The heavyset man with a bandage on his throat is having trouble repeating a phrase. "No ifs..." he says to the medical students and doctors around his bed at Brigham and Women's Hospital in Boston.
"Can I hear you say no ifs, ands or buts?" says Dr. Allan Ropper, the Harvard neurologist in charge. The patient tries again. "No ifs, buts, ands or," he says.
Ropper's heard enough. "I think he's probably had a little left temporal, maybe angular gyrus-area stroke," he tells the students and doctors, once they're assembled outside the patient's room. A brain scan confirms his diagnosis.
Later, Ropper tells me that the patient's inability to repeat that simple phrase told him precisely where a stroke had damaged the man's brain. "What we did was, on clinical grounds we nailed this down to a piece of real estate about the size of a quarter," he says.
This reliance on bedside observation and conversation is what makes neurology such a remarkable specialty, Ropper says. "The rest of medicine has moved very strongly toward laboratory diagnosis" and scans like MRI and CT, he says. But the brain, he says, "is too complicated to believe that by looking just at the images you can sort out what's going on for an individual patient."
Ropper shows me example after example of this as I follow him on rounds. The hospital allowed me to record what I saw and heard so long as I didn't use the names of any patients.
In one room, we meet a woman in her late 60s who came in for back surgery, but ended up with another problem. "I came out of surgery and I opened my eyes and everything was double," she says.
The surgeons thought her double vision might be from a stroke. But Ropper checks the muscles that control her eyes and realizes they're being affected by something else.
"Do you have trouble with your eyelids drooping?" he asks. "Do you have trouble with your head staying upright at the end of the day?" The woman answers yes to both questions.
Ropper suspects she has myasthenia, a disease that causes muscles to weaken rapidly with use.

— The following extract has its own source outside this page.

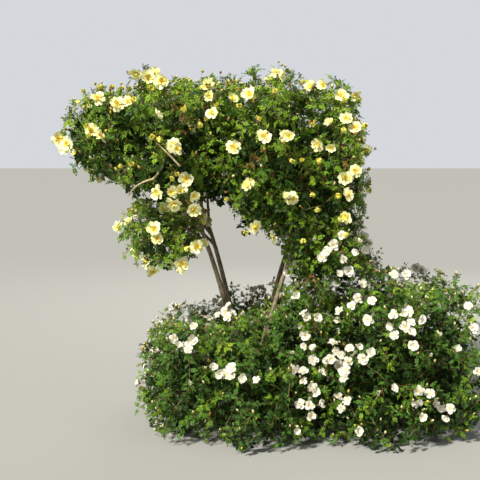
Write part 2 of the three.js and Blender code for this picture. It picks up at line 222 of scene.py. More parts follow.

So he has her repeatedly squeeze a rolled-up blood-pressure cuff. The pressure gauge on the cuff shows that each squeeze is weaker than the previous one.
That clinches the diagnosis for him, although a blood test will eventually confirm his bedside assessment. "That's an example of the craft of neurology," Ropper says. "There's no book that would have extracted that diagnosis from that lady."
When someone develops a serious brain problem, Ropper says, it can be like falling down a rabbit hole and entering an Alice-in-Wonderland world — where nothing looks or works the way it's supposed to. A neurologist's job is to find a way to understand the odd landscape of a damaged brain, he says.
"You're querying the organ that has the problem and you're asking it to talk to you, but it can't do it properly because of that damage," he says. "That's the Alice in Wonderland part. You have to figure out with mirrors and metaphors how to get at the problem."
Ropper and coauthor Brian Burrell describe that process in a new book called Reaching Down the Rabbit Hole. An entire chapter is devoted to patients whose problems cannot be detected by any test or scan.
We meet one of these patients during morning rounds. She's a charming, soft-spoken woman in her 30s who says her left leg is so weak she can't move it.
Ropper turns the exam over to Dr. Shamik Bhattacharyya, a senior resident at Brigham and Women's. It's a part of Ropper's mission to make sure the next generation of neurologists also knows how to reach down the rabbit hole.
During a long conversation, the woman tells Bhattacharyya about a similar episode a few months earlier. At the time, doctors ordered nerve conduction studies, ultrasound, MRI — pretty much everything medical technology has to offer. Nothing turned up a problem.
So Bhattacharyya tries a low-tech approach that doctors have been using for a century. He has the woman lie on her back and lift her healthy leg. When the woman does this, she involuntarily pushes down hard with the supposedly disabled leg.
Neurologists know this as Hoover's sign and it confirms what Bhattacharyya suspected. The problem isn't physical; it's psychological. But it's hard to treat, Ropper says, because the weakness is very real to the person experiencing it.
"You've got a normal functioning brain that somehow goes out of its way to produce blindness, paralysis, tremor, walking difficulty and so on," he says "There's no other organ that does that. Your liver doesn't decide one day to wake up and say, I'm going to feign liver failure."
But the brain isn't like other organs. And Ropper says that's why he gets up and goes to work each day.